Turkey has finally jumped over a major hurdle to ensure its defense by NATO should it be dragged into a war against neighboring Iraq. But the country says there are still walls to scale before it can allow thousands of US troops to be based and shuttled through here in a campaign against the regime of Saddam Hussein.
A key parliamentary vote to allow foreign troops here was due to take place Tuesday but is now being postponed, much to Washington's chagrin, because Turkish officials say they have not yet received the US assurances they require. Analysts and officials familiar with the wrangling between Washington and Ankara say the dispute is bogged down in Turkey's dissatisfaction with the role the US expects it to play in a would-be war, and the concern that Turkey will not be adequately compensated for its losses.
Capping a week of European divisiveness not seen since World War II and a weekend of massive antiwar protests in cities across the globe, Turkey Monday decided it could afford a few more days of indecision.

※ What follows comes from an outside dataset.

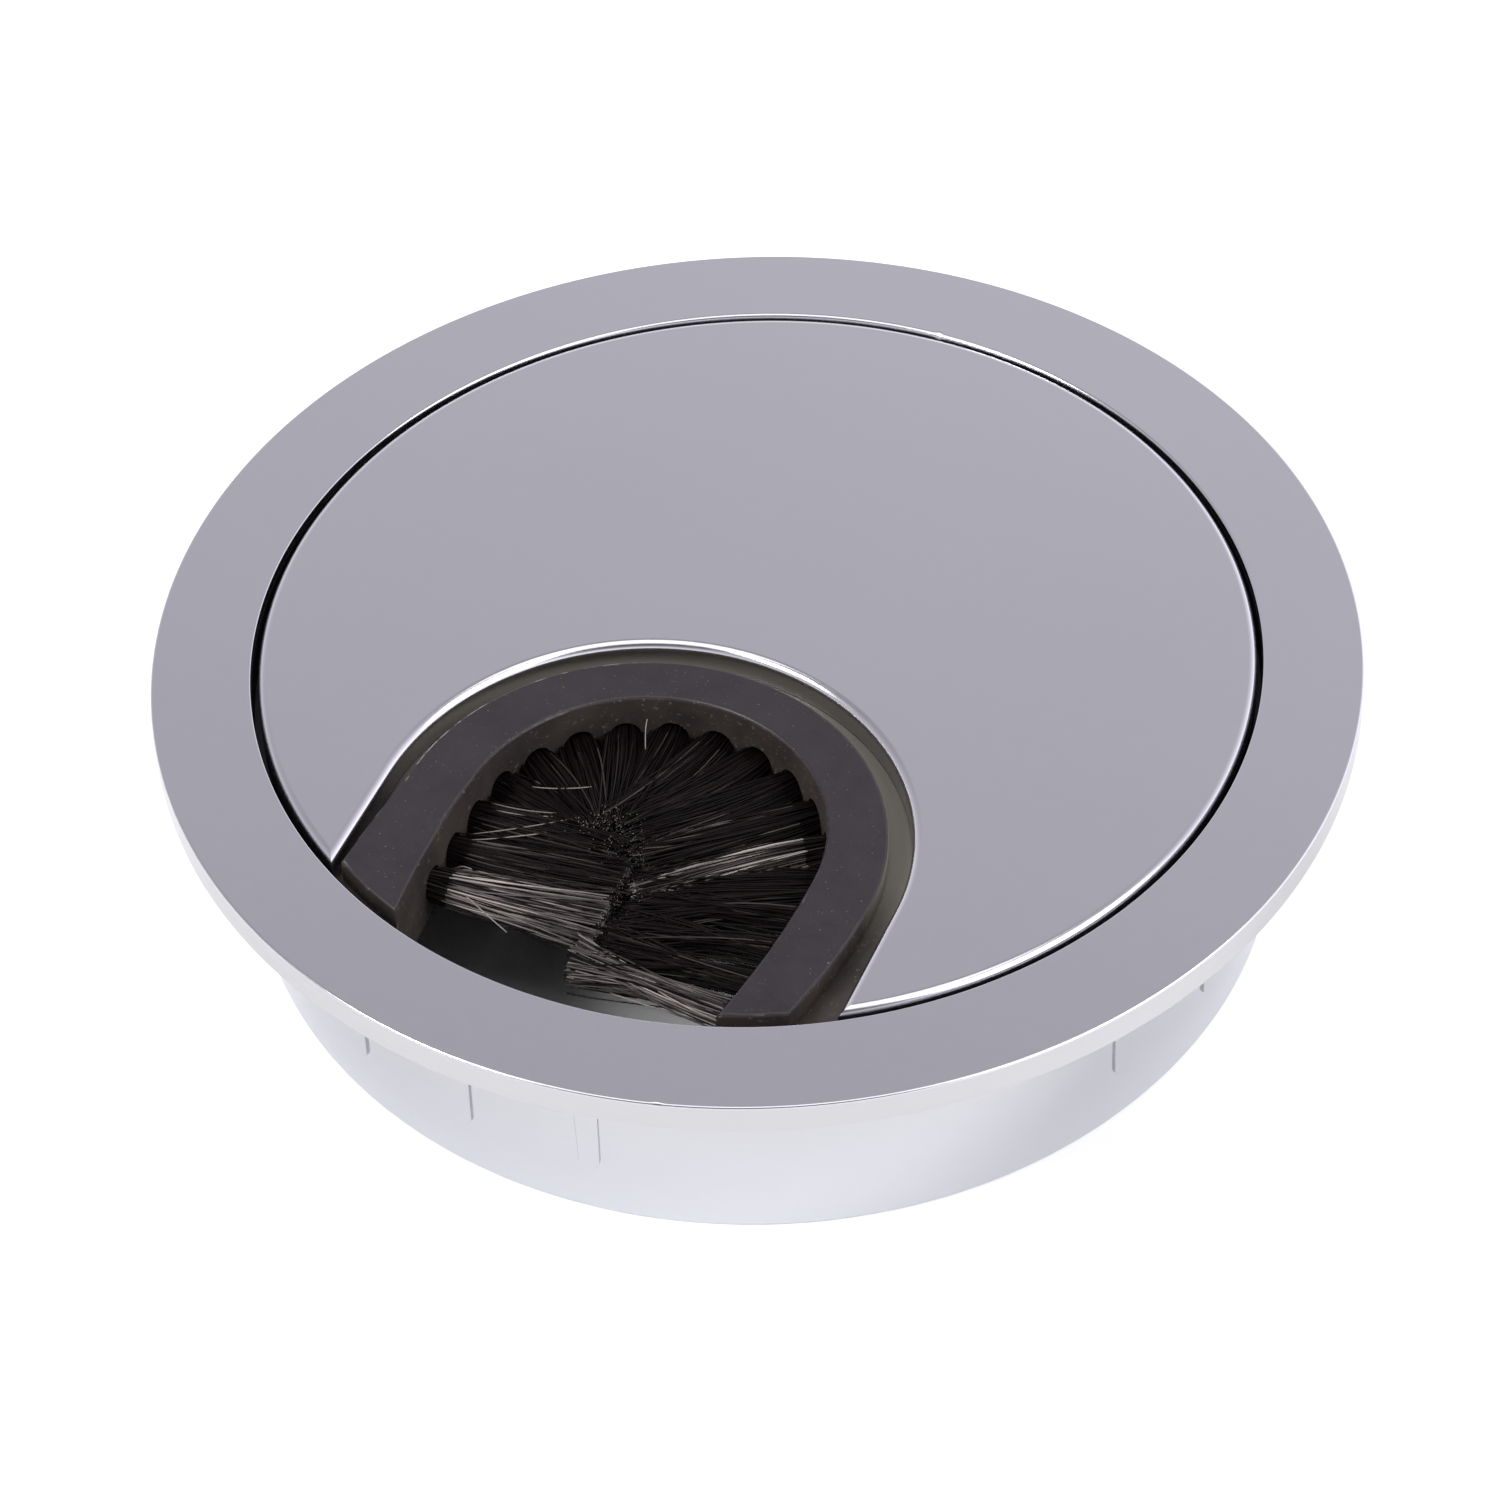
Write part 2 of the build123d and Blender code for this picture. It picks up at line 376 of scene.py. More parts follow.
def vector_math(tree, operation, vector, constant):
    """A Vector Math node of a vector's socket and a constant one."""
    node = add_node(tree, "ShaderNodeVectorMath", [(0, vector)], operation=operation)
    node.inputs[1].default_value = constant
    return node.outputs


def axis_distance(tree, place):
    """How far a place lies from the Z axis."""
    flat = vector_math(tree, "MULTIPLY", place, (1.0, 1.0, 0.0))["Vector"]
    return add_node(tree, "ShaderNodeVectorMath", [(0, flat)], operation="LENGTH").outputs["Value"]


def seen_from(tree, place, centre):
    """A place as it lies from an upright axis through centre."""
    return vector_math(tree, "SUBTRACT", place, (*centre, 0.0))["Vector"]


def satin_metal(name, tint, shaded_where):
    """Satin-chromed zinc: even, with a faint cloud in its colour and a fine mottle in its gloss. It gets
    painted shade, dark and rougher, where the given mask, a function of the tree and the place, is 1, and
    painted light and shade on the ring's upright outside sides."""
    material, tree, shader = node_material(name)
    place = object_place(tree)
    set_inputs(shader, {"Metallic": 1.0})
    shade = tuple(CLOUD_SHADE * channel for channel in tint)
    clouded = blend_colours(tree, noise(tree, place, PLATING_CLOUD), shade, tint)
    plating_and_painted_sides = blend_colours(tree, off_side(tree, place), painted_side_light_and_shade(tree, place), clouded)
    painted_shade = shaded_where(tree, place)
    tree.links.new(blend_colours(tree, painted_shade, plating_and_painted_sides, PAINTED_SHADE_PLATING), shader.inputs["Base Color"])
    gloss = mottled(tree, place, PLATING_MOTTLE, PLATING_ROUGHNESS)
    rougher = combine(tree, "MULTIPLY", painted_shade, DULL_ROUGHNESS)
    tree.links.new(combine(tree, "ADD", gloss, rougher), shader.inputs["Roughness"])
    return material


def off_side(tree, place):
    """0 on the ring's outside where it is upright or faces down, 1 where it faces up and further in."""
    upward = rising(tree, part_of(tree, surface_normal(tree), "Z"), 0.1, 0.4)
    within = falling(tree, axis_distance(tree, place), SIDE_FROM, SIDE_TO)
    return combine(tree, "MAXIMUM", upward, within)


def painted_side_light_and_shade(tree, place):
    """Painted light and shade on an upright side: lighter at the skirt's foot, darker up to its top, and its
    own painted shade on the flange.
    """
    height = part_of(tree, place, "Z")
    skirt = blend_colours(tree, rising(tree, height, 0.0, FLANGE_BOTTOM), SKIRT_FOOT_PAINTED_LIGHT, SKIRT_TOP_PAINTED_SHADE)
    on_flange = rising(tree, height, FLANGE_BOTTOM - 0.1 * MM, FLANGE_BOTTOM)
    return blend_colours(tree, on_flange, skirt, FLANGE_SIDE_PAINTED_SHADE)


def away_from_unshaded_ends(tree, place):
    """0 at the two ends of a line across the ring, where the painted shade is left off."""
    along = vector_math(tree, "DOT_PRODUCT", place, direction_to(UNSHADED_AZIMUTH, 0.0))["Value"]
    return falling(tree, combine(tree, "ABSOLUTE", along), UNSHADED_FROM, UNSHADED_TO)


def inside_ring(tree, place):
    """1 on the ring's inner walls, below the rounded edge of the recess, where painted shade goes."""
    within = falling(tree, axis_distance(tree, place), RECESS_RADIUS + 0.05 * MM, RECESS_RADIUS + 0.1 * MM)
    height = part_of(tree, place, "Z")
    below_edge = falling(tree, height, RING_HEIGHT - 0.9 * MM, RING_HEIGHT - 0.5 * MM)
    below_lid = falling(tree, height, LID_BOTTOM - 0.3 * MM, LID_BOTTOM)
    wall = product(tree, below_edge, away_from_unshaded_ends(tree, place))
    return product(tree, within, combine(tree, "MAXIMUM", wall, below_lid))


def under_lid(tree, place):
    """1 on the straight part of the lid's rim, and on its underside, where painted shade goes."""
    height = part_of(tree, place, "Z")
    side_top = RING_HEIGHT - LID_EDGE
    low = falling(tree, height, side_top - 0.3 * MM, side_top)
    radius = axis_distance(tree, seen_from(tree, place, LID_CENTRE))
    on_rim = rising(tree, radius, LID_RADIUS - 0.1 * MM, LID_RADIUS - 0.05 * MM)
    underside = falling(tree, height, LID_BOTTOM + 0.01 * MM, LID_BOTTOM + 0.1 * MM)
    return combine(tree, "MAXIMUM", product(tree, low, on_rim, away_from_unshaded_ends(tree, place)), underside)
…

"There are difficulties concerning the timing. We have explained that we may not be able to bring the issue to parliament in a short period of time. It will be very difficult to persuade the [representatives] to vote for American troops to be located here and to use Turkish bases,'' says Prime Minister Abdullah Gul.
Foreign Minister Yasar Yakis told reporters upon return to Turkey from a weekend of intense negotiations in Washington that while the US had pressed for the passage of legislation by Feb. 18, the government would not be able to get the motion through parliament so quickly. In a joint press conference, Economy Minister Ali Babacan said that Turkish and US officials failed to reach an agreement on an aid package to ease the toll a war could take.
"There is no agreement yet on the size of the package," Mr. Babacan said. "Discussions on a figure will continue."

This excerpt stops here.